## begin LISTED ENTRIES

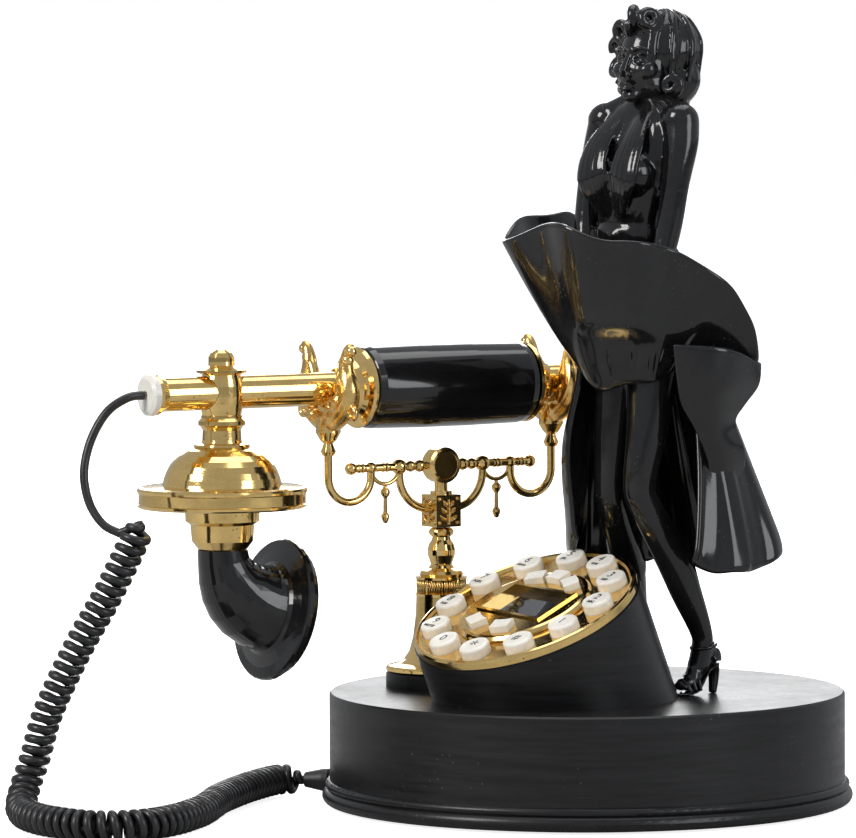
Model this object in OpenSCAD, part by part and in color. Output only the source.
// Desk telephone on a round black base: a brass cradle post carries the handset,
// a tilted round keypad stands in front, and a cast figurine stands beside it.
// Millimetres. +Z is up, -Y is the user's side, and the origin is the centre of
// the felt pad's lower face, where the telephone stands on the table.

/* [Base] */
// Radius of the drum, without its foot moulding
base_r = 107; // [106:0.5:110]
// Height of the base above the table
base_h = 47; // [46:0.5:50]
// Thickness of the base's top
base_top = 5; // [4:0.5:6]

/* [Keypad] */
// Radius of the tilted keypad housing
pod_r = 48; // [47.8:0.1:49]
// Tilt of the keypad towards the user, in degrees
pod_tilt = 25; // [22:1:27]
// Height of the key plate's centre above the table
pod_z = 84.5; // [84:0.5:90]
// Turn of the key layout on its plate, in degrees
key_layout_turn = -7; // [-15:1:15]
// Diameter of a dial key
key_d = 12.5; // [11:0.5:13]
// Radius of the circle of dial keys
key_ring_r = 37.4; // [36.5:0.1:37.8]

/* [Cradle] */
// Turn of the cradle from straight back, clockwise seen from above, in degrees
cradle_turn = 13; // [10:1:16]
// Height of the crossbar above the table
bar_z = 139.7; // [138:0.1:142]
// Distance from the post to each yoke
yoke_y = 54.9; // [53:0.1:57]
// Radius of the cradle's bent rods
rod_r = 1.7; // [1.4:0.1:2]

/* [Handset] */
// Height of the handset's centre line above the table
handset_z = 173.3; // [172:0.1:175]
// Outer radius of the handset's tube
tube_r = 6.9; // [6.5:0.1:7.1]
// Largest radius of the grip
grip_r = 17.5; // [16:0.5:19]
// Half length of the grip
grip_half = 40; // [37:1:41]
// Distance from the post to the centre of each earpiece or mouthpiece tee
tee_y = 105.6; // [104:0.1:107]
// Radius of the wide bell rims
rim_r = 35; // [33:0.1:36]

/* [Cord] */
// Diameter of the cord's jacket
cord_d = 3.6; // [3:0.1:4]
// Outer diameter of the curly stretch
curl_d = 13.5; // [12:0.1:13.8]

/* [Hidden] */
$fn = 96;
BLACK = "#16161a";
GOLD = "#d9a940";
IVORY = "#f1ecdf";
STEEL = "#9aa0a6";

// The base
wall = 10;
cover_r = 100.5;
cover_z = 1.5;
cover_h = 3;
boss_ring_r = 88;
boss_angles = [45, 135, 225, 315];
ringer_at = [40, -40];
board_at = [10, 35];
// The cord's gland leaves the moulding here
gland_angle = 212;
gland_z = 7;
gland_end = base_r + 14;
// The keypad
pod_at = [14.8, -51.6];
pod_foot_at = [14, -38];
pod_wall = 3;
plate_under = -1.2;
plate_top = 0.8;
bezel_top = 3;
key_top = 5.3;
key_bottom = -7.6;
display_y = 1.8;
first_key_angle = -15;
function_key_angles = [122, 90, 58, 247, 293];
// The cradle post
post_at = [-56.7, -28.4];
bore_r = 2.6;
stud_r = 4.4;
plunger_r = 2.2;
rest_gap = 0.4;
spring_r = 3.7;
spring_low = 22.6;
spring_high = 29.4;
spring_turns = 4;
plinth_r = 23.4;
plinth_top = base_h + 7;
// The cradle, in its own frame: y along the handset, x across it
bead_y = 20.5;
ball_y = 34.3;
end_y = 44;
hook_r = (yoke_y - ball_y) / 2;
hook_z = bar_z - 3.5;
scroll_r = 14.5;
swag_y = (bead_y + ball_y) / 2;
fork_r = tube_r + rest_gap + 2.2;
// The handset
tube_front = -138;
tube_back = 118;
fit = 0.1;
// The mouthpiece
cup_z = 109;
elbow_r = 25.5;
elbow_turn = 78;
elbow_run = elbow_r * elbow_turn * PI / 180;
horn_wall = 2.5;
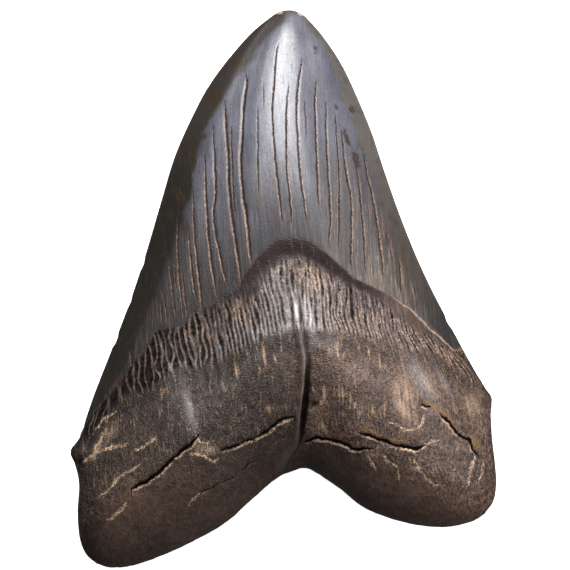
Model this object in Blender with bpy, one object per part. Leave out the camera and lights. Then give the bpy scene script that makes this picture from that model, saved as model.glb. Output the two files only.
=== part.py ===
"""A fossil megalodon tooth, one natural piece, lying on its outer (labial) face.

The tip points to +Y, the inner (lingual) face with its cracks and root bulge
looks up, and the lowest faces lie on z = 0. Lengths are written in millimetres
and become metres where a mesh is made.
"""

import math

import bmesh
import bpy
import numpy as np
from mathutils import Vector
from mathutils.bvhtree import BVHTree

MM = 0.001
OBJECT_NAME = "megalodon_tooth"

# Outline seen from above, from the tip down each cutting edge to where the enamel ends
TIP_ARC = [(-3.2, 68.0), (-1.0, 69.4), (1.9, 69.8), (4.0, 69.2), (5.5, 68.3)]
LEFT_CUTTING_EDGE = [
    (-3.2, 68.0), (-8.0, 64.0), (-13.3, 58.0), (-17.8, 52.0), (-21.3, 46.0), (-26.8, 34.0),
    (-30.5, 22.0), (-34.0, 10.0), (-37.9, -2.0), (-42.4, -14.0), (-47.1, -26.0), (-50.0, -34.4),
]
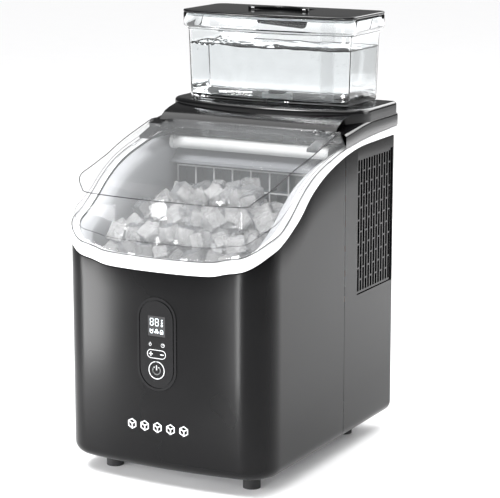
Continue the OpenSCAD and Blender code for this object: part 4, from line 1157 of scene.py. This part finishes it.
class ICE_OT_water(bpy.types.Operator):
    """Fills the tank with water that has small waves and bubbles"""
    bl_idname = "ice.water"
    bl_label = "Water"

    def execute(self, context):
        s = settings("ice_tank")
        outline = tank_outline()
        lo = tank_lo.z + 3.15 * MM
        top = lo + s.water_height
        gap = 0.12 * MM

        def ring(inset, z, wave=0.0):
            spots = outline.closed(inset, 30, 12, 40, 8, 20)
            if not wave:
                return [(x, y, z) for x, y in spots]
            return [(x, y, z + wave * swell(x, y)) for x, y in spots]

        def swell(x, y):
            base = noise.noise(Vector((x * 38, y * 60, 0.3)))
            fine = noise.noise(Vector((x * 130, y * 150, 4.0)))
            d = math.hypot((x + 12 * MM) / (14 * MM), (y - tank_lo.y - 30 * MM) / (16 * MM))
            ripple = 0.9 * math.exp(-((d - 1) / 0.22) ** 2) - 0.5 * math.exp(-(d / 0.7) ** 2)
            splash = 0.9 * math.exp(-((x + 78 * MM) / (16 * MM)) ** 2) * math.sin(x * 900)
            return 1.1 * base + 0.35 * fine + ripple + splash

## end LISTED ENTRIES

* **STATED GOAL**
Your task is to print all of the records exactly.

* **FULL RESPONSE**
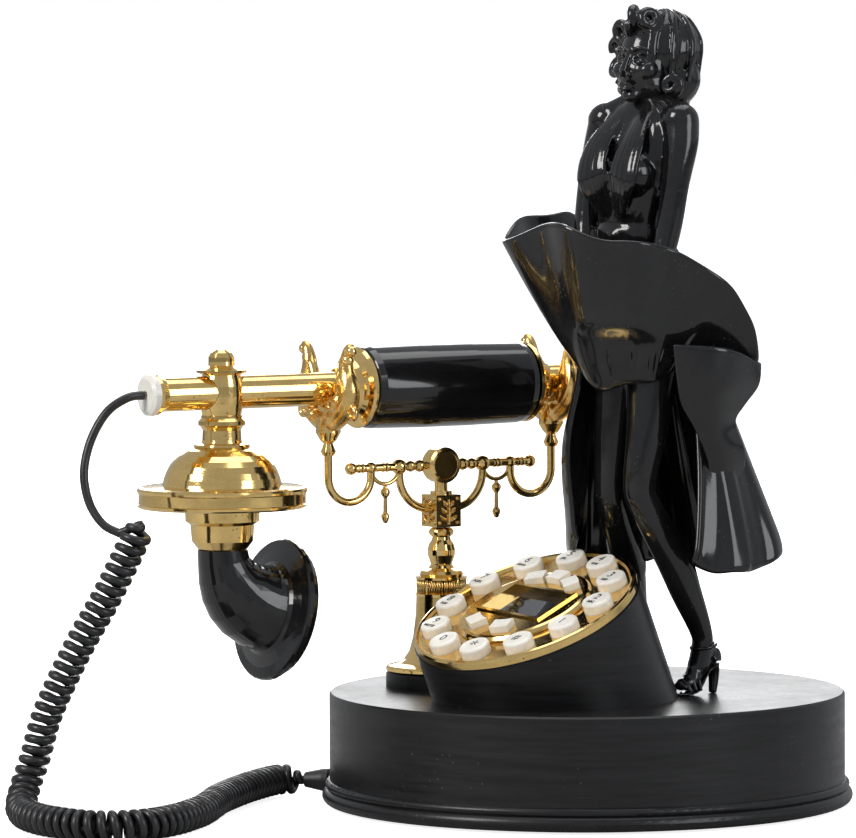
Model this object in OpenSCAD, part by part and in color. Output only the source.
// Desk telephone on a round black base: a brass cradle post carries the handset,
// a tilted round keypad stands in front, and a cast figurine stands beside it.
// Millimetres. +Z is up, -Y is the user's side, and the origin is the centre of
// the felt pad's lower face, where the telephone stands on the table.

/* [Base] */
// Radius of the drum, without its foot moulding
base_r = 107; // [106:0.5:110]
// Height of the base above the table
base_h = 47; // [46:0.5:50]
// Thickness of the base's top
base_top = 5; // [4:0.5:6]

/* [Keypad] */
// Radius of the tilted keypad housing
pod_r = 48; // [47.8:0.1:49]
// Tilt of the keypad towards the user, in degrees
pod_tilt = 25; // [22:1:27]
// Height of the key plate's centre above the table
pod_z = 84.5; // [84:0.5:90]
// Turn of the key layout on its plate, in degrees
key_layout_turn = -7; // [-15:1:15]
// Diameter of a dial key
key_d = 12.5; // [11:0.5:13]
// Radius of the circle of dial keys
key_ring_r = 37.4; // [36.5:0.1:37.8]

/* [Cradle] */
// Turn of the cradle from straight back, clockwise seen from above, in degrees
cradle_turn = 13; // [10:1:16]
// Height of the crossbar above the table
bar_z = 139.7; // [138:0.1:142]
// Distance from the post to each yoke
yoke_y = 54.9; // [53:0.1:57]
// Radius of the cradle's bent rods
rod_r = 1.7; // [1.4:0.1:2]

/* [Handset] */
// Height of the handset's centre line above the table
handset_z = 173.3; // [172:0.1:175]
// Outer radius of the handset's tube
tube_r = 6.9; // [6.5:0.1:7.1]
// Largest radius of the grip
grip_r = 17.5; // [16:0.5:19]
// Half length of the grip
grip_half = 40; // [37:1:41]
// Distance from the post to the centre of each earpiece or mouthpiece tee
tee_y = 105.6; // [104:0.1:107]
// Radius of the wide bell rims
rim_r = 35; // [33:0.1:36]

/* [Cord] */
// Diameter of the cord's jacket
cord_d = 3.6; // [3:0.1:4]
// Outer diameter of the curly stretch
curl_d = 13.5; // [12:0.1:13.8]

/* [Hidden] */
$fn = 96;
BLACK = "#16161a";
GOLD = "#d9a940";
IVORY = "#f1ecdf";
STEEL = "#9aa0a6";

// The base
wall = 10;
cover_r = 100.5;
cover_z = 1.5;
cover_h = 3;
boss_ring_r = 88;
boss_angles = [45, 135, 225, 315];
ringer_at = [40, -40];
board_at = [10, 35];
// The cord's gland leaves the moulding here
gland_angle = 212;
gland_z = 7;
gland_end = base_r + 14;
// The keypad
pod_at = [14.8, -51.6];
pod_foot_at = [14, -38];
pod_wall = 3;
plate_under = -1.2;
plate_top = 0.8;
bezel_top = 3;
key_top = 5.3;
key_bottom = -7.6;
display_y = 1.8;
first_key_angle = -15;
function_key_angles = [122, 90, 58, 247, 293];
// The cradle post
post_at = [-56.7, -28.4];
bore_r = 2.6;
stud_r = 4.4;
plunger_r = 2.2;
rest_gap = 0.4;
spring_r = 3.7;
spring_low = 22.6;
spring_high = 29.4;
spring_turns = 4;
plinth_r = 23.4;
plinth_top = base_h + 7;
// The cradle, in its own frame: y along the handset, x across it
bead_y = 20.5;
ball_y = 34.3;
end_y = 44;
hook_r = (yoke_y - ball_y) / 2;
hook_z = bar_z - 3.5;
scroll_r = 14.5;
swag_y = (bead_y + ball_y) / 2;
fork_r = tube_r + rest_gap + 2.2;
// The handset
tube_front = -138;
tube_back = 118;
fit = 0.1;
// The mouthpiece
cup_z = 109;
elbow_r = 25.5;
elbow_turn = 78;
elbow_run = elbow_r * elbow_turn * PI / 180;
horn_wall = 2.5;
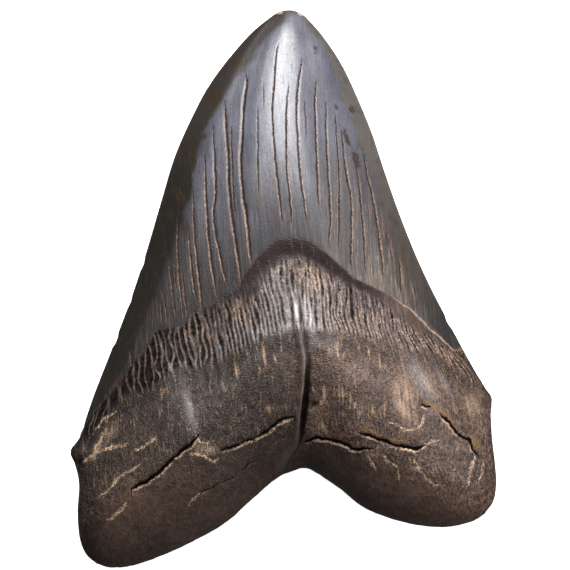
Model this object in Blender with bpy, one object per part. Leave out the camera and lights. Then give the bpy scene script that makes this picture from that model, saved as model.glb. Output the two files only.
=== part.py ===
"""A fossil megalodon tooth, one natural piece, lying on its outer (labial) face.

The tip points to +Y, the inner (lingual) face with its cracks and root bulge
looks up, and the lowest faces lie on z = 0. Lengths are written in millimetres
and become metres where a mesh is made.
"""

import math

import bmesh
import bpy
import numpy as np
from mathutils import Vector
from mathutils.bvhtree import BVHTree

MM = 0.001
OBJECT_NAME = "megalodon_tooth"

# Outline seen from above, from the tip down each cutting edge to where the enamel ends
TIP_ARC = [(-3.2, 68.0), (-1.0, 69.4), (1.9, 69.8), (4.0, 69.2), (5.5, 68.3)]
LEFT_CUTTING_EDGE = [
    (-3.2, 68.0), (-8.0, 64.0), (-13.3, 58.0), (-17.8, 52.0), (-21.3, 46.0), (-26.8, 34.0),
    (-30.5, 22.0), (-34.0, 10.0), (-37.9, -2.0), (-42.4, -14.0), (-47.1, -26.0), (-50.0, -34.4),
]
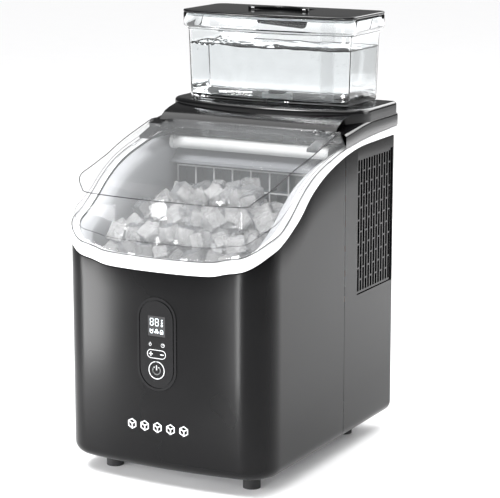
Continue the OpenSCAD and Blender code for this object: part 4, from line 1157 of scene.py. This part finishes it.
class ICE_OT_water(bpy.types.Operator):
    """Fills the tank with water that has small waves and bubbles"""
    bl_idname = "ice.water"
    bl_label = "Water"

    def execute(self, context):
        s = settings("ice_tank")
        outline = tank_outline()
        lo = tank_lo.z + 3.15 * MM
        top = lo + s.water_height
        gap = 0.12 * MM

        def ring(inset, z, wave=0.0):
            spots = outline.closed(inset, 30, 12, 40, 8, 20)
            if not wave:
                return [(x, y, z) for x, y in spots]
            return [(x, y, z + wave * swell(x, y)) for x, y in spots]

        def swell(x, y):
            base = noise.noise(Vector((x * 38, y * 60, 0.3)))
            fine = noise.noise(Vector((x * 130, y * 150, 4.0)))
            d = math.hypot((x + 12 * MM) / (14 * MM), (y - tank_lo.y - 30 * MM) / (16 * MM))
            ripple = 0.9 * math.exp(-((d - 1) / 0.22) ** 2) - 0.5 * math.exp(-(d / 0.7) ** 2)
            splash = 0.9 * math.exp(-((x + 78 * MM) / (16 * MM)) ** 2) * math.sin(x * 900)
            return 1.1 * base + 0.35 * fine + ripple + splash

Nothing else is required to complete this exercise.